In applications under sec. 39 (2) (c) of the Judiciary Act for special leave to appeal from inferior courts exercising Federal jurisdiction additional considerations may exist justifying the grant of special leave.

In this particular case the interlocutory order for a new trial really determines the matter in controversy between the parties. The amount directly involved is more than £300, and leave to appeal is therefore granted. If the appeal should be dismissed, the new trial should be only a matter of form and would involve useless expense.
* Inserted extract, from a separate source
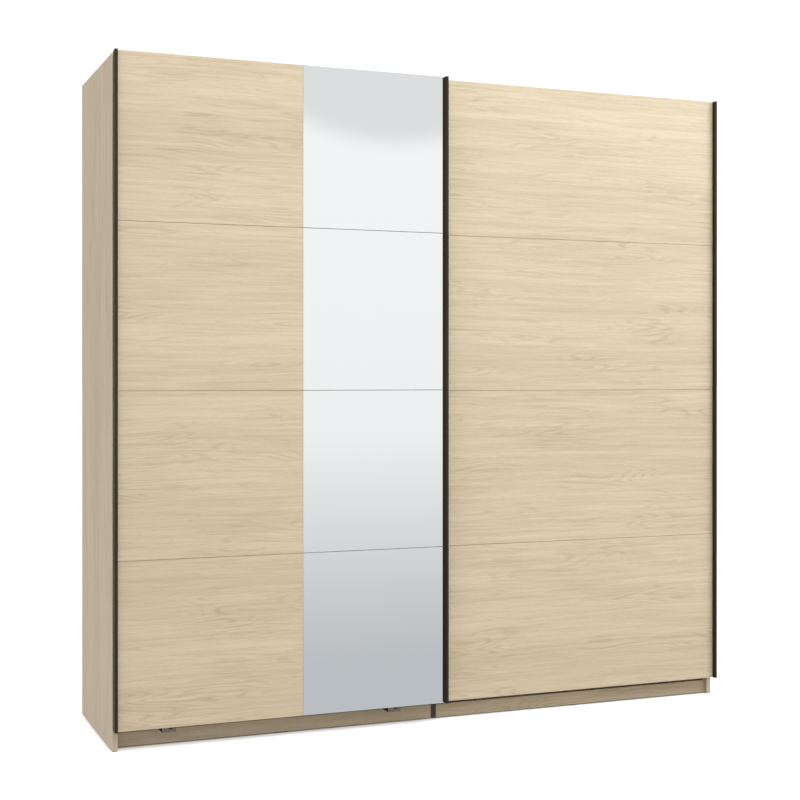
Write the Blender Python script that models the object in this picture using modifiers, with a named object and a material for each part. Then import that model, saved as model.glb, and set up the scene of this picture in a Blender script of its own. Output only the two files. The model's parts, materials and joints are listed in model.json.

In order to prevent this expense the court grants leave to appeal upon the condition (which has been accepted on behalf of the defendant) that, if the appeal is dismissed, judgment should be entered for the plaintiff for the amount claimed, with interest at the rate claimed to date of judgment.

Leave to appeal granted, the applicant by his

counsel undertaking that, if the appeal be dismissed, judgment may be entered by this court for the plaintiff for the amount claimed in the writ with interest at the rate claimed in the writ from 19th June 1934 to date of judgment. Solicitors for the applicant, Jennings &Jennings.